--- start ---

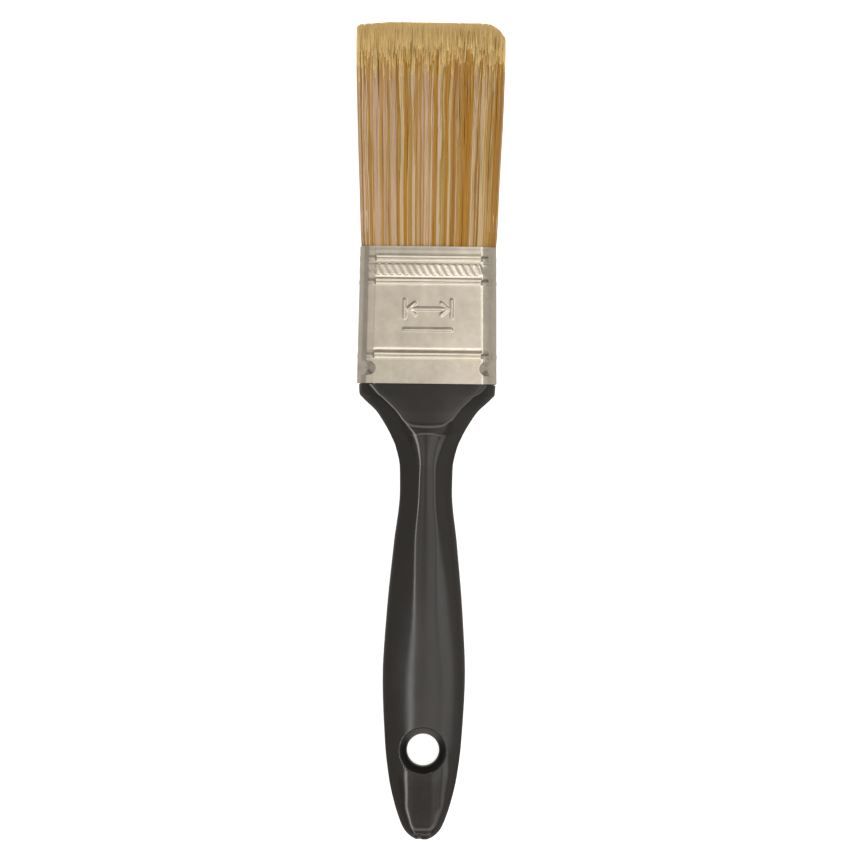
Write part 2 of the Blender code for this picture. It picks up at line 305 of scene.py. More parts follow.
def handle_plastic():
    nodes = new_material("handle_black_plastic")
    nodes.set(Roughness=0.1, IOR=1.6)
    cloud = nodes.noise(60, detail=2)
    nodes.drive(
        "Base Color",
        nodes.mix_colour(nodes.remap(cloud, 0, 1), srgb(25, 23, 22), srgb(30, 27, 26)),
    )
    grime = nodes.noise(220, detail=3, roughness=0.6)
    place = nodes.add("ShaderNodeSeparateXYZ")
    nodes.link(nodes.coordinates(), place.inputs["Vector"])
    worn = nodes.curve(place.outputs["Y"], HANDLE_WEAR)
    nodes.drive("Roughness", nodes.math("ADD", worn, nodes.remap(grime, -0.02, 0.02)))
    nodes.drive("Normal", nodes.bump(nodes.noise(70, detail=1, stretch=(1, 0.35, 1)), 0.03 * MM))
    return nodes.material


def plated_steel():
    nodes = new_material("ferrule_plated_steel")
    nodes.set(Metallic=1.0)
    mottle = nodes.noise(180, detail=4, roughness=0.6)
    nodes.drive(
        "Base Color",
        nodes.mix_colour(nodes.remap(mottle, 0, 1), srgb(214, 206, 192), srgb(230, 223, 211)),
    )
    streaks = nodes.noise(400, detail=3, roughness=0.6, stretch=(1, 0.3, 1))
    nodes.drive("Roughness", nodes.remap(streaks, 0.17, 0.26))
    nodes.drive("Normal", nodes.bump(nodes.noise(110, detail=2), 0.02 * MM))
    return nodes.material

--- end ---

Exercise: Copy out the data shown above without altering anything.

Final answer:
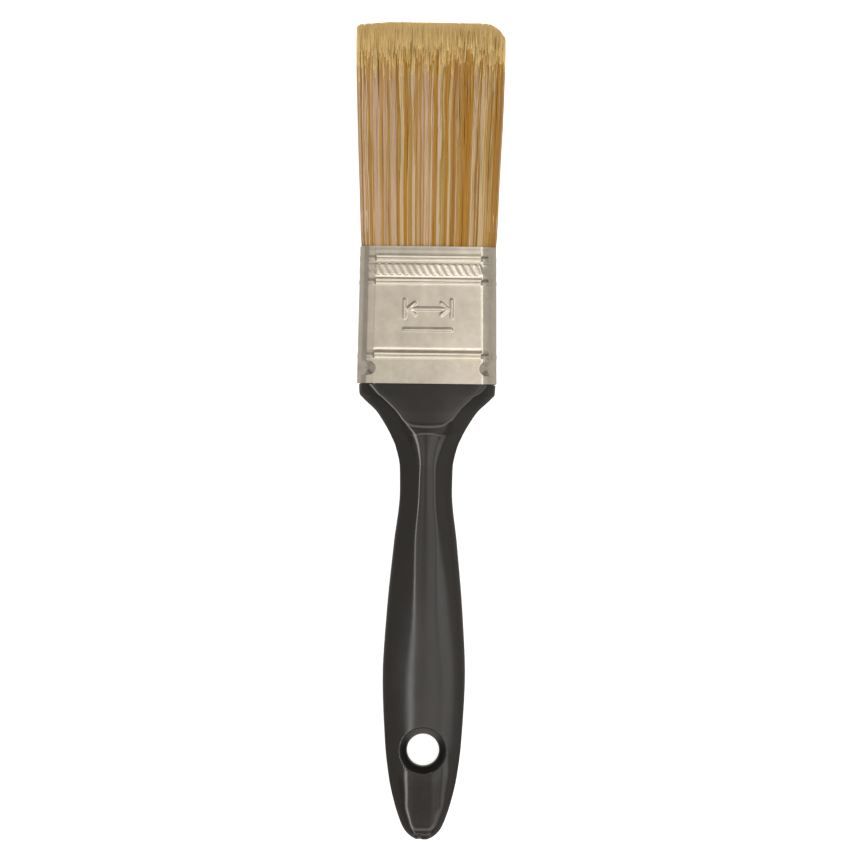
Write part 2 of the Blender code for this picture. It picks up at line 305 of scene.py. More parts follow.
def handle_plastic():
    nodes = new_material("handle_black_plastic")
    nodes.set(Roughness=0.1, IOR=1.6)
    cloud = nodes.noise(60, detail=2)
    nodes.drive(
        "Base Color",
        nodes.mix_colour(nodes.remap(cloud, 0, 1), srgb(25, 23, 22), srgb(30, 27, 26)),
    )
    grime = nodes.noise(220, detail=3, roughness=0.6)
    place = nodes.add("ShaderNodeSeparateXYZ")
    nodes.link(nodes.coordinates(), place.inputs["Vector"])
    worn = nodes.curve(place.outputs["Y"], HANDLE_WEAR)
    nodes.drive("Roughness", nodes.math("ADD", worn, nodes.remap(grime, -0.02, 0.02)))
    nodes.drive("Normal", nodes.bump(nodes.noise(70, detail=1, stretch=(1, 0.35, 1)), 0.03 * MM))
    return nodes.material


def plated_steel():
    nodes = new_material("ferrule_plated_steel")
    nodes.set(Metallic=1.0)
    mottle = nodes.noise(180, detail=4, roughness=0.6)
    nodes.drive(
        "Base Color",
        nodes.mix_colour(nodes.remap(mottle, 0, 1), srgb(214, 206, 192), srgb(230, 223, 211)),
    )
    streaks = nodes.noise(400, detail=3, roughness=0.6, stretch=(1, 0.3, 1))
    nodes.drive("Roughness", nodes.remap(streaks, 0.17, 0.26))
    nodes.drive("Normal", nodes.bump(nodes.noise(110, detail=2), 0.02 * MM))
    return nodes.material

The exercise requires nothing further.